In Sales’ first sci-fi novel in an announced trilogy, a superpowered mutant in the 23rd century trains for his alien-influenced destiny.
In a somewhat Joseph Heller–esque 23rd century, mankind realizes that the Hoodia, reptilian aliens determined to make Homo sapiens less warlike and troublesome, have been guiding its destiny and evolution for millennia. To this end, the Hoodia have used computer projections to simulate “Angels” and spirit-possessions. From time to time, they also create a “jump reactor,” a messiah figure, to kick the paradigm up a notch—an especially high-risk job that can go badly wrong.
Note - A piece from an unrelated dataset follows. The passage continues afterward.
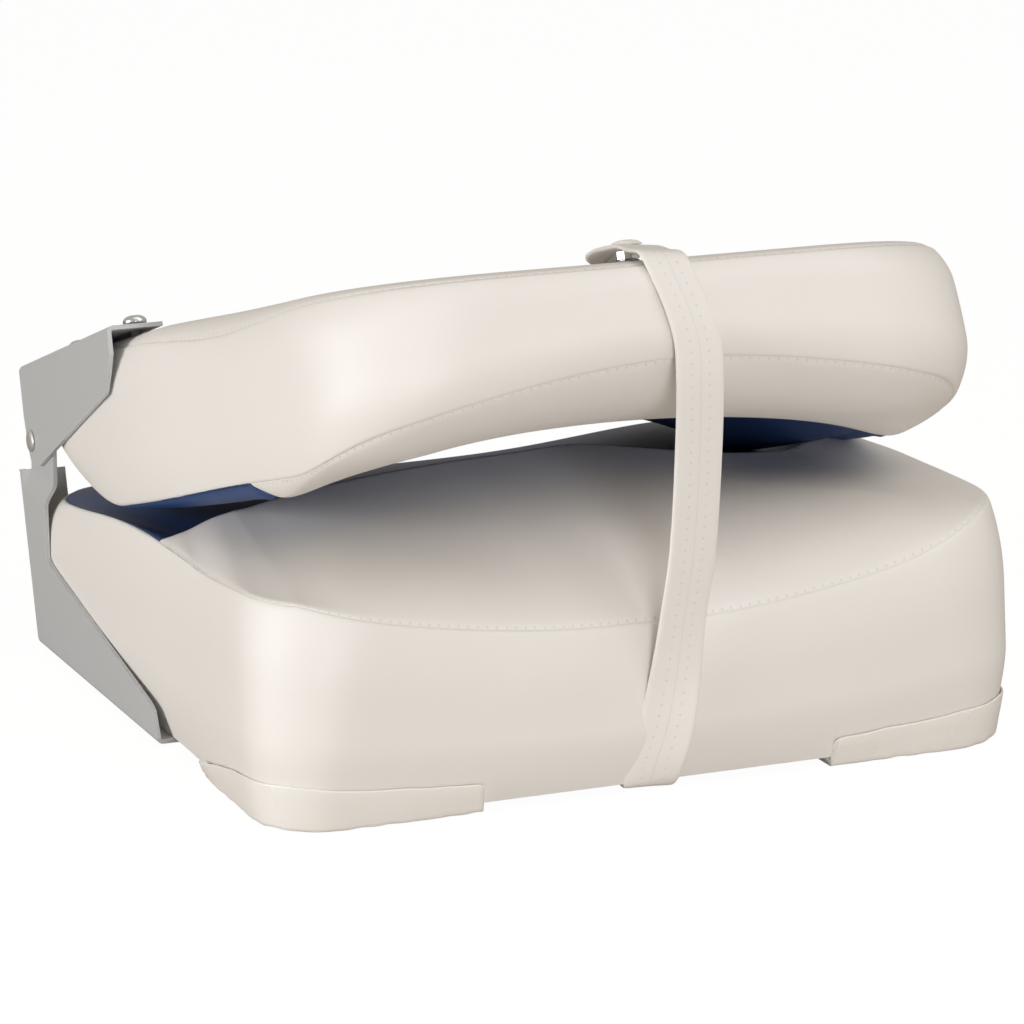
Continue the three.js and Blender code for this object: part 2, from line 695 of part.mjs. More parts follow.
// Corner guards: a foot under the hem and a lip up the cover at each front corner
const guardOuter = loft([
  flat(seatOutline(0, -gap), 0),
  ...sideShares.map((v) => seatSide(v, -gap - guardWall)),
]);
const seatGrown = loft([
  flat(seatOutline(0, -gap), seatUnderside - gap),
  ...[0, ...sideShares].map((v) => seatSide(v, -gap)),
]);
const guardInner = prismZ(seatOutline(0, guardFoot), -overrun, seatTall);
const guardRing = cutBy(guardOuter, [guardInner, seatGrown]);
const guardHeads = (place) => drill(...place, guardScrewHeadRadius + gap, -overrun, seatUnderside / 2 + gap);
const guardScrew = (x, y) => toSolid(
  upsideDown(screw(guardScrewRadius, guardScrewHeadRadius, seatUnderside / 2 - gap * 2, guardScrewLength))
    .translate(x, y, seatUnderside / 2 + gap),
);
const guardShanks = (place) => drill(...place, guardScrewRadius + gap, -overrun, seatTall);
for (const [name, side] of Object.entries(sides)) {
  const across = [
    [guardFrontEnd, -overrun],
    [seatReach, -overrun],
    [seatReach, guardCornerHeight],
    [guardFrontEnd, guardFrontHeight],
  ].map(([x, z]) => [side * x, z]);
  const along = [
    [-seatFront - overrun, -overrun],
    [-guardSideEnd, -overrun],
    [-guardSideEnd, guardSideHeight],
    [-seatFront + seatFrontRadius, guardCornerHeight],
    [-seatFront - overrun, guardCornerHeight],
  ];
  const zone = prismY(side > 0 ? across : across.toReversed(), -seatFront - overrun, 0);
  const guard = guardRing.intersect(zone).intersect(prismX(along, -seatReach, seatReach));
  const places = guardScrewPlaces(side);
  const holes = places.flatMap((place) => [guardHeads(place), guardShanks(place)]);
  add(seat, `corner_guard_${name}`, cutBy(guard, holes), 'guardPlastic');
  places.forEach((place, i) => add(seat, `corner_guard_screw_${name}_${ends[i]}`, guardScrew(...place), 'zinc'));
}

// Lower brackets with their screws, and the pivot rivets with their washers
const pivotHole = toSolid(rod(rivetRadius + gap, -overrun, overrun * 2).rotateY(PI / 2));
const atHinge = (solid) => toSolid(toGeometry(solid).translate(0, hingeY, hingeZ));
const flangeHoles = lowerScrewPlaces.map((y) => drill(lowerScrewInset, y, screwRadius + gap, 0, shellBase));
const washerAt = tongueOffset + sheet + gap;
const clinchAt = washerAt + washerThickness + gap;
const rivet = toSolid(turned([
  [0, -gap - rivetHeadHeight],
  [rivetHeadRadius * 0.5, -gap - rivetHeadHeight],
  [rivetHeadRadius * 0.85, -gap - rivetHeadHeight * 0.6],
  [rivetHeadRadius, -gap],
  [rivetRadius, -gap],
  [rivetRadius, clinchAt],
  [rivetClinchRadius, clinchAt],
  [rivetClinchRadius, clinchAt + rivetClinchHeight * 0.6],
  [rivetClinchRadius * 0.6, clinchAt + rivetClinchHeight],
  [0, clinchAt + rivetClinchHeight],
]).rotateY(PI / 2));
const washer = toSolid(
  tube(rivetRadius + gap, washerRadius, washerAt, washerAt + washerThickness).rotateY(PI / 2),
);
const lowerScrew = (x, y) => toSolid(
  upsideDown(screw(screwRadius, screwHeadRadius, lowerHeadHeight, lowerScrewLength)).translate(x, y, flangeLevel),
);
for (const [name, side] of Object.entries(sides)) {
  const drilled = cutBy(lowerBracket, [atHinge(pivotHole), ...flangeHoles]);
  add(seat, `lower_bracket_${name}`, onSide(drilled, side), 'greyPaint');
  lowerScrewPlaces.forEach((y, i) => {
    add(seat, `lower_bracket_screw_${name}_${ends[i]}`, lowerScrew(side * lowerScrewX, y), 'zinc');
  });
  add(seat, `pivot_rivet_${name}`, onSide(atHinge(rivet), side), 'zinc');
  add(seat, `pivot_washer_${name}`, onSide(atHinge(washer), side), 'zinc');
}

// Upper brackets with their screws and tee nuts
const boardFace = hingeDepth - boardTop - boardThickness;
const teeHead = ([, u]) => boardFace - upperFaceAt(u) - gap - teeFlangeRadius * upperLift;
const teeNut = (at) => onFlange(turned([
  [screwRadius + gap, teeHead(at) - teeFlangeThickness],
  [teeFlangeRadius, teeHead(at) - teeFlangeThickness],
  [teeFlangeRadius, teeHead(at)],
  [teeRadius, teeHead(at)],
  [teeRadius, teeHead(at) + teeLength],
  [screwRadius + gap, teeHead(at) + teeLength],
  [screwRadius + gap, teeHead(at) - teeFlangeThickness],
]), ...at);
for (const [name, side] of Object.entries(sides)) {
  const x = side * upperScrewX;
  const holes = upperScrewPlaces.map(
    (u) => onFlange(rod(screwRadius + gap, -overrun - sheet, overrun), upperScrewInset, u),
  );
  add(back, `upper_bracket_${name}`, onSide(cutBy(upperBracket, [pivotHole, ...holes]), side), 'greyPaint');
  upperScrewPlaces.forEach((u, i) => {
    const fastener = screw(screwRadius, screwHeadRadius, upperHeadHeight, upperScrewLength);
    add(back, `upper_bracket_screw_${name}_${ends[i]}`, onFlange(fastener, x, u), 'zinc');
    add(back, `back_tee_nut_${name}_${ends[i]}`, teeNut([x, u]), 'zinc');
  });
}

// Backrest board with its tee nuts, foam, rear pad and covers
const everyUpperScrew = Object.values(sides).flatMap(
  (side) => upperScrewPlaces.map((u) => [side * upperScrewX, u]),
);
const studPlace = [snapX, -snapAt];
const studHole = (extra, w0, w1) => drill(...studPlace, studShankRadius + extra, hingeDepth - w1, hingeDepth - w0);
const screwHoles = everyUpperScrew.map(
  ([x, u]) => onFlange(rod(screwRadius + gap, -upperScrewLength - gap * 2, overrun), x, u),
);
const teeHoles = everyUpperScrew.map(
  (at) => onFlange(rod(teeRadius + gap, teeHead(at) - overrun, teeHead(at) + gap * 2 + teeLength), ...at),
);
const teePockets = everyUpperScrew.map((at) => onFlange(
  rod(teeFlangeRadius + gap, min(teeHead(at) - teeFlangeThickness, -upperScrewLength) - gap * 2, teeHead(at) + overrun),
  ...at,
));
const boardOutline = backOutline(0, panelInset + gap).map(([x, u]) => [x, -u]).toReversed();
const board = prismZ(boardOutline, boardFace, boardFace + boardThickness);
add(back, 'back_board', cutBy(board, [...screwHoles, ...teeHoles, studHole(gap, 0, studShankDepth + gap)]), 'plywood');
const backFoamSides = backShares.filter((v) => v > backFoamShare && v < 1);
const backFoam = backLoft([
  flat(backOutline(backFoamShare, foamInset), boardTop + boardThickness + gap),
  ...backFoamSides.map((v) => backSide(v, foamInset)),
  backTop(1, foamInset, panelInset),
  ...topShares.slice(1).map((k) => backTop(k, panelInset, panelInset)),
]);
add(back, 'back_foam', cutBy(backFoam, teePockets), 'foam');
const rearPad = backLoft([
  ...rearShares.map((k) => backBehind(k, foamInset + gap, panelInset)),
  flat(backOutline(0, foamInset + gap), boardTop - gap),
]);
add(back, 'back_rear_pad', cutBy(rearPad, [...screwHoles, studHole(gap, 0, boardTop)]), 'foam');
add(back, 'back_cover_boxing', backLoft([
  backSide(0, 0),
  ...backShares.map((v) => backSide(v, 0)),
  ...backShares.toReversed().map((v) => backSide(v, vinyl)),
  backSide(0, vinyl),
], true), 'whiteVinyl');
const rearPanel = backLoft([
  ...rearShares.map((k) => backBehind(k, panelInset, 0)),
  ...rearShares.toReversed().map((k) => backBehind(k, panelInset, vinyl)),
]);
add(back, 'back_rear_panel', cutBy(rearPanel, [...screwHoles, studHole(gap, -overrun, boardTop)]), 'whiteVinyl');
const backPanel = backLoft([
  ...topShares.toReversed().map((k) => backTop(k, panelInset, vinyl)),
  ...topShares.map((k) => backTop(k, panelInset, 0)),
]);
const backReach = backEnd + overrun;
const nearHinge = block(gap / 2 - backBorder, 0, -backReach, backReach);
const farEnd = block(-backReach, -backBorder - gap / 2, -backReach, backReach);
add(back, 'back_cover_lumbar', backPanel.intersect(nearHinge), 'blueVinyl');
add(back, 'back_cover_roll', backPanel.intersect(farEnd), 'whiteVinyl');

// Strap: a ribbon along stations (x, y, z), its thickness square to its run. It is screwed under the seat,
// rises past both cushions and turns over the far end of the backrest to the snap fastener.
const strapClear = gap + strapThickness / 2;
const strapUnder = seatUnderside - strapClear;
const studTop = gap + studBase;
const socketBase = studTop + gap;
const socketTop = socketBase + socketHeight;
const strapBase = socketTop + gap;
const strapLevel = -strapBase - strapThickness / 2;
const overBack = (u, w) => [
  hingeY - u * cos(foldedSlope) - (w - hingeDepth) * sin(foldedSlope),
  hingeZ + u * sin(foldedSlope) - (w - hingeDepth) * cos(foldedSlope),
];
const riseShares = [
  [-0.36, -2.9, 0.05],
  [-0.2, -0.9, 0.14],
  [0.3, 0.8, 0.3],
  [0.75, 1.3, 0.5],
  [1.15, 2.87, 0.81],
  [1.45, 5.53, 1.1],
  [1.45, 9.5, 1.585],
];
const endShares = [
  [1.25, -2.8, 1.2],
  [1.1, 0.3, 0.84],
  [0.7, 1, 0.54],
  [0.2, 0, 0.24],
  [-0.15, -3.2, -0.01],
];
const tailShares = [
  [-0.15, 0.42, 0.53],
  [-0.2, 0.68, 0.97],
  [-0.2, 0.85, 1],
  [-0.2, 1.4, 1],
  [-0.2, 1.7, 0.95],
  [-0.2, 2, 0.8],
];
const tailU = (share) => (share < 1 ? mix(backEnd, snapAt, share) : mix(snapAt, tailAt, share - 1));
const stations = [
  [-0.36, hemFront + anchorSetback, strapUnder],
  [-0.36, hemFront + foldSetback, strapUnder],
  [-0.36, hemFront - gap, strapUnder],
  ...riseShares.map(([x, out, high]) => [x, -seatFront - out * strapClear, high * seatSeamHeight]),
  ...endShares.map(([x, out, deep]) => [x, ...overBack(backEnd + out * strapClear, deep * backEndSeam)]),
  ...tailShares.map(([x, along, level]) => [x, ...overBack(tailU(along), level * strapLevel)]),
].map(([x, y, z]) => new THREE.Vector3(strapX + x * strapDrift, y, z));
const strapPath = new THREE.CatmullRomCurve3(stations);
const spanSteps = 4;
const runStart = spanSteps;
const runEnd = (stations.length - 1 - tailShares.length) * spanSteps;
const strapEnd = (stations.length - 1) * spanSteps;
const strapAt = (i) => strapPath.getPoint(i / strapEnd);
const ribbon = (from, to) => {
  const trimmed = (i) => (i > from ? i : i + (from > 0 ? gap / strapAt(i).distanceTo(strapAt(i + 1)) : 0));
  const rings = [];
  for (let i = from; i <= to; i += 1) {
    const t = trimmed(i);
    const here = strapAt(t);
    const run = strapAt(min(t + 0.5, strapEnd)).sub(strapAt(max(t - 0.5, 0)));
    const length = hypot(run.y, run.z);
    const [ny, nz] = [run.z, -run.y].map((part) => (part / length) * (strapThickness / 2));
    rings.push([[-1, -1], [1, -1], [1, 1], [-1, 1]].map(
      ([a, b]) => [here.x + (a * strapWidth) / 2, here.y + b * ny, here.z + b * nz],
    ));
  }
  return loft(rings);
};
const strap = new THREE.Group();
model.add(strap);
const anchorHole = drill(...anchorPlace, screwRadius + gap, 0, seatUnderside);
add(seat, 'strap_anchor_end', ribbon(0, runStart).subtract(anchorHole), 'whiteVinyl');
add(seat, 'strap_anchor_screw', toSolid(
  upsideDown(screw(screwRadius, screwHeadRadius, anchorHeadHeight, anchorScrewLength))
    .translate(...anchorPlace, strapUnder - strapThickness / 2),
), 'zinc');
add(strap, 'strap_run', ribbon(runStart, runEnd), 'whiteVinyl');

// Snap fastener, heights above the rear face of the backrest
const onRear = (profile) => turned(profile).translate(...studPlace, hingeDepth);
const inModel = (geometry) => toSolid(geometry.rotateX(-foldedSlope).translate(0, hingeY, hingeZ));
const boreTop = mix(socketBase, socketTop, 0.65);
add(back, 'snap_stud', toSolid(onRear([
  [0, -studShankDepth],
  [studShankRadius, -studShankDepth],
  [studShankRadius, gap],
  [studRadius, gap],
  [studRadius * 0.8, studTop],
  [socketBore - gap, studTop],
  [socketBore - gap, boreTop - gap],
  [0, boreTop - gap],
])), 'zinc');
add(strap, 'snap_socket', inModel(onRear([
  [0, boreTop],
  [socketBore, boreTop],
  [socketBore, socketBase],
  [socketRadius, socketBase],
  [socketRadius, socketTop],
  [0, socketTop],
])), 'zinc');
const capBase = strapBase + strapThickness + gap;
add(strap, 'snap_cap', inModel(onRear([
  [0, strapBase],
  [postRadius, strapBase],
  [postRadius, capBase],
  [capRadius, capBase],
  [capRadius, capBase + capHeight * 0.25],
  [capRadius * 0.75, capBase + capHeight * 0.75],
  [capRadius * 0.4, capBase + capHeight],
  [0, capBase + capHeight],
])), 'zinc');
const postHole = inModel(onRear([
  [0, socketTop],
  [postRadius + gap, socketTop],
  [postRadius + gap, capBase + capHeight],
  [0, capBase + capHeight],
]));
add(strap, 'strap_free_end', ribbon(runEnd, strapEnd).subtract(postHole), 'whiteVinyl');

export default model;
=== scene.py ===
"""A folding boat seat, folded shut and strapped: two vinyl-covered foam cushions on steel brackets."""
import json
import math

import bmesh
import bpy
import numpy as np
from bpy.props import FloatProperty, FloatVectorProperty, PointerProperty
from bpy.types import Operator, Panel, PropertyGroup
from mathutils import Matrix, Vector


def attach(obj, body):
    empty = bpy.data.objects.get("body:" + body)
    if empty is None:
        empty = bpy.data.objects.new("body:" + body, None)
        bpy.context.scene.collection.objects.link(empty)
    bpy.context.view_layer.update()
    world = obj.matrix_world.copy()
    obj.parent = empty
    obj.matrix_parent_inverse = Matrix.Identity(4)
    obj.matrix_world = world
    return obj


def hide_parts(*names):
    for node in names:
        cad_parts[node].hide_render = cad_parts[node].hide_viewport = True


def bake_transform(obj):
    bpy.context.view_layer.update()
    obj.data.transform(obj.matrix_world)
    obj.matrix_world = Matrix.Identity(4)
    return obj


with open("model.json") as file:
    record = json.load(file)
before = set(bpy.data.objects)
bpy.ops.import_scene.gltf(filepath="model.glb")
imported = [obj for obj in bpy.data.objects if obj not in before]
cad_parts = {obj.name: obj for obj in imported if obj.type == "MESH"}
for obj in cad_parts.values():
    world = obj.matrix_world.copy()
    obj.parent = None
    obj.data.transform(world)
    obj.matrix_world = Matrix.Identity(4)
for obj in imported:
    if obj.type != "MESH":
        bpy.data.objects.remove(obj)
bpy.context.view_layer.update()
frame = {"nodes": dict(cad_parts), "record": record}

bl_info = {
    "name": "Folding boat seat",
    "version": (1, 0, 0),
    "blender": (4, 5, 0),
    "location": "3D View > Sidebar > Boat seat",
    "description": "Dresses the folded boat seat: cushions, strap, brackets, guards, fasteners and the stage",
    "category": "Add Mesh",
}

mm = 0.001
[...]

The latest selection is Raymond Sky, a “Quad-Core mutant” with titanium-reinforced superstructure, an extra lung that allows brief periods of survival in the vacuum of space, and the equivalent of nuclear-fusion reactors in his body. (In the book’s typically wonky fashion, it’s explained that his father was secretly the Greek god Neptune.) He also has a turtle-shaped helper droid, à la R2-D2, who rides on his back and gives him the nickname “the Camel.” After an abortive career as a treasure hunter, the hapless Ray is groomed to become a secret agent. He’s also inducted into the human elite secret society Scalps and Skeletons and still finds time for a beginning romance. It all ends with his first jump-reactor assignment to signal mankind’s leap from glorified monkeys to citizens of the universe. Needless to say, the overall mission is a bit of a silly one, as is the mystifying series of tasks that Ray must complete in the Scalps and Skeletons recruitment ritual. The secret society also eats up a lot of the book’s narrative bandwidth. The book’s lateral-thinking storyline and quirky sense of humor, however, tend to recall the cult-movie hero of the 1984 sci-fi film The Adventures of Buckaroo Banzai Across the Eighth Dimension!. Buckaroo’s credo, “No matter where you go, there you are,” would fit right in with this novel’s prose.
An absurdist sci-fi romp.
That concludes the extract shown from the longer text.